======== ENTRIES SUPPLIED ========

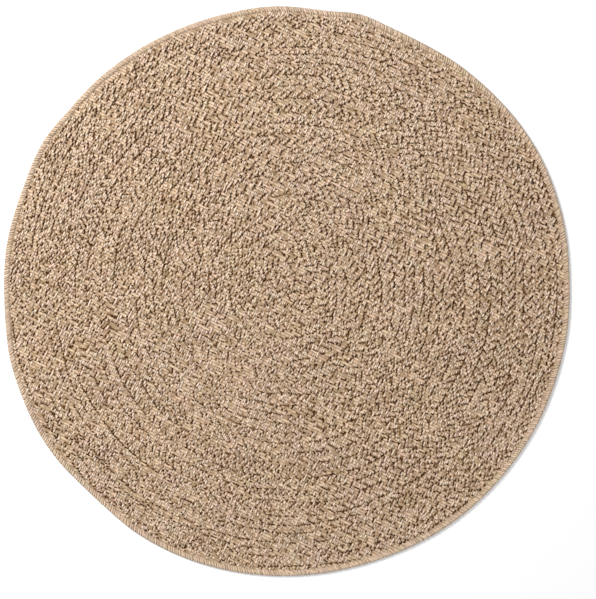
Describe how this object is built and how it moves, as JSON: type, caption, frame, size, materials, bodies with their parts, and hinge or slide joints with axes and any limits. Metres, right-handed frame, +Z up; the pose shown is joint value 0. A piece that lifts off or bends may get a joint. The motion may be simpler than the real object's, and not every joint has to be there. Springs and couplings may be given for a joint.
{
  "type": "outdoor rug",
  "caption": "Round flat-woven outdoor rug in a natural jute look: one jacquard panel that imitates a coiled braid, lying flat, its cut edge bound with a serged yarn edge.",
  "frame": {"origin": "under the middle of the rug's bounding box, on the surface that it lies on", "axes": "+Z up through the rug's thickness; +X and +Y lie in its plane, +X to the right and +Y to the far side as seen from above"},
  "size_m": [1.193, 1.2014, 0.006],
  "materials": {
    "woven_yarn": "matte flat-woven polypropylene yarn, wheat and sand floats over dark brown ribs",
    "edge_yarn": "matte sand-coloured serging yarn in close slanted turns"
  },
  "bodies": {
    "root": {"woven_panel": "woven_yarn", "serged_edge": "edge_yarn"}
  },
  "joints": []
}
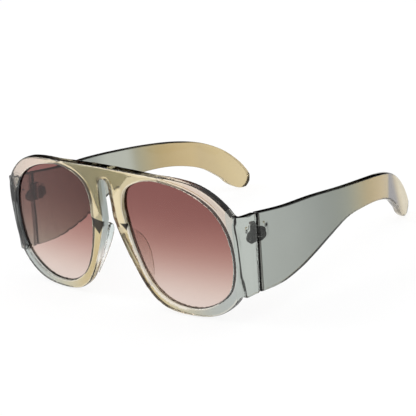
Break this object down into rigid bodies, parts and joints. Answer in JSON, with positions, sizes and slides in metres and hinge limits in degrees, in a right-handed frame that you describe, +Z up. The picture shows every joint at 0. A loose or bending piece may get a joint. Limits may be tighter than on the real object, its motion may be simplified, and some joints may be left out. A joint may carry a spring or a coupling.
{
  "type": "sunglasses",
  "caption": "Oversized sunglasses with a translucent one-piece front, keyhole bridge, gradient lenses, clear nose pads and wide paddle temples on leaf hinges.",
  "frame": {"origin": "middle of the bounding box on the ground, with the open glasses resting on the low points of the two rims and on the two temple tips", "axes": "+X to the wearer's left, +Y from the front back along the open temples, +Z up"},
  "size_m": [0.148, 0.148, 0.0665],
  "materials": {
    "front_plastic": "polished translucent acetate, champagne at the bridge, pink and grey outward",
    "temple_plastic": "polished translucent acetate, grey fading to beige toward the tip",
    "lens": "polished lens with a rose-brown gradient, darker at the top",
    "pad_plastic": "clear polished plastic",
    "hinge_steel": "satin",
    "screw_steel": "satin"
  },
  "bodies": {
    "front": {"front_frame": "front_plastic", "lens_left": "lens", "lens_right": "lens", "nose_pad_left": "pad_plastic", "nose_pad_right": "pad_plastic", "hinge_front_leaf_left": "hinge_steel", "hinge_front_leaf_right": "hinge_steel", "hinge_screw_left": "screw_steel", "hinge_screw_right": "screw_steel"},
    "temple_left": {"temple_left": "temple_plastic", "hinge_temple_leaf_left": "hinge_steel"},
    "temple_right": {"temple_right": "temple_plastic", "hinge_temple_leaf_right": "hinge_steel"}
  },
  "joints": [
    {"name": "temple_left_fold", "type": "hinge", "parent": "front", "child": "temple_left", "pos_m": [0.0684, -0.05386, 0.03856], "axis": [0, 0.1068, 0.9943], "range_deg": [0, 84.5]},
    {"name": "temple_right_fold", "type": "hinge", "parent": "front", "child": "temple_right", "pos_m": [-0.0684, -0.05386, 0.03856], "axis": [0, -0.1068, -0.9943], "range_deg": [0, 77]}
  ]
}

========

Each line above is to be repeated exactly.

EXERCISE ANSWER |
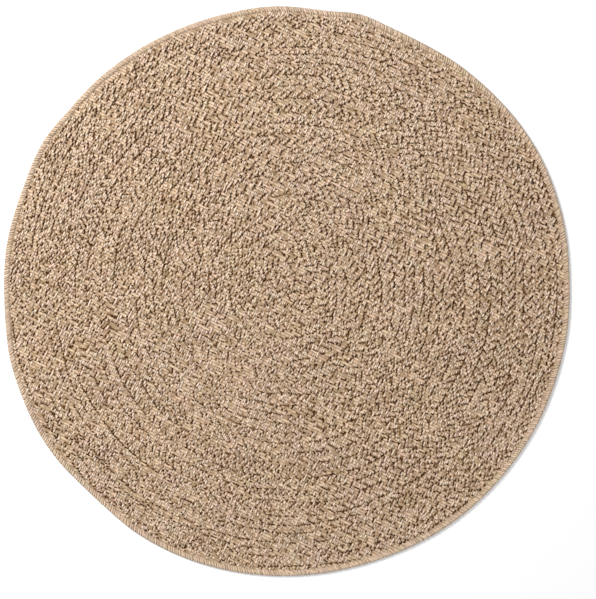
Describe how this object is built and how it moves, as JSON: type, caption, frame, size, materials, bodies with their parts, and hinge or slide joints with axes and any limits. Metres, right-handed frame, +Z up; the pose shown is joint value 0. A piece that lifts off or bends may get a joint. The motion may be simpler than the real object's, and not every joint has to be there. Springs and couplings may be given for a joint.
{
  "type": "outdoor rug",
  "caption": "Round flat-woven outdoor rug in a natural jute look: one jacquard panel that imitates a coiled braid, lying flat, its cut edge bound with a serged yarn edge.",
  "frame": {"origin": "under the middle of the rug's bounding box, on the surface that it lies on", "axes": "+Z up through the rug's thickness; +X and +Y lie in its plane, +X to the right and +Y to the far side as seen from above"},
  "size_m": [1.193, 1.2014, 0.006],
  "materials": {
    "woven_yarn": "matte flat-woven polypropylene yarn, wheat and sand floats over dark brown ribs",
    "edge_yarn": "matte sand-coloured serging yarn in close slanted turns"
  },
  "bodies": {
    "root": {"woven_panel": "woven_yarn", "serged_edge": "edge_yarn"}
  },
  "joints": []
}
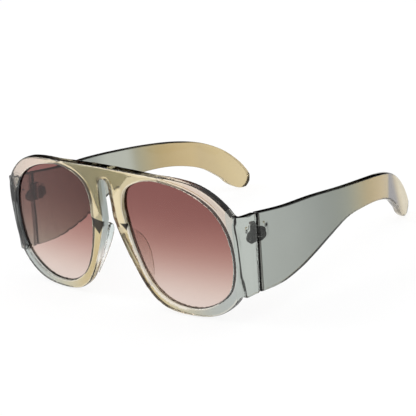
Break this object down into rigid bodies, parts and joints. Answer in JSON, with positions, sizes and slides in metres and hinge limits in degrees, in a right-handed frame that you describe, +Z up. The picture shows every joint at 0. A loose or bending piece may get a joint. Limits may be tighter than on the real object, its motion may be simplified, and some joints may be left out. A joint may carry a spring or a coupling.
{
  "type": "sunglasses",
  "caption": "Oversized sunglasses with a translucent one-piece front, keyhole bridge, gradient lenses, clear nose pads and wide paddle temples on leaf hinges.",
  "frame": {"origin": "middle of the bounding box on the ground, with the open glasses resting on the low points of the two rims and on the two temple tips", "axes": "+X to the wearer's left, +Y from the front back along the open temples, +Z up"},
  "size_m": [0.148, 0.148, 0.0665],
  "materials": {
    "front_plastic": "polished translucent acetate, champagne at the bridge, pink and grey outward",
    "temple_plastic": "polished translucent acetate, grey fading to beige toward the tip",
    "lens": "polished lens with a rose-brown gradient, darker at the top",
    "pad_plastic": "clear polished plastic",
    "hinge_steel": "satin",
    "screw_steel": "satin"
  },
  "bodies": {
    "front": {"front_frame": "front_plastic", "lens_left": "lens", "lens_right": "lens", "nose_pad_left": "pad_plastic", "nose_pad_right": "pad_plastic", "hinge_front_leaf_left": "hinge_steel", "hinge_front_leaf_right": "hinge_steel", "hinge_screw_left": "screw_steel", "hinge_screw_right": "screw_steel"},
    "temple_left": {"temple_left": "temple_plastic", "hinge_temple_leaf_left": "hinge_steel"},
    "temple_right": {"temple_right": "temple_plastic", "hinge_temple_leaf_right": "hinge_steel"}
  },
  "joints": [
    {"name": "temple_left_fold", "type": "hinge", "parent": "front", "child": "temple_left", "pos_m": [0.0684, -0.05386, 0.03856], "axis": [0, 0.1068, 0.9943], "range_deg": [0, 84.5]},
    {"name": "temple_right_fold", "type": "hinge", "parent": "front", "child": "temple_right", "pos_m": [-0.0684, -0.05386, 0.03856], "axis": [0, -0.1068, -0.9943], "range_deg": [0, 77]}
  ]
}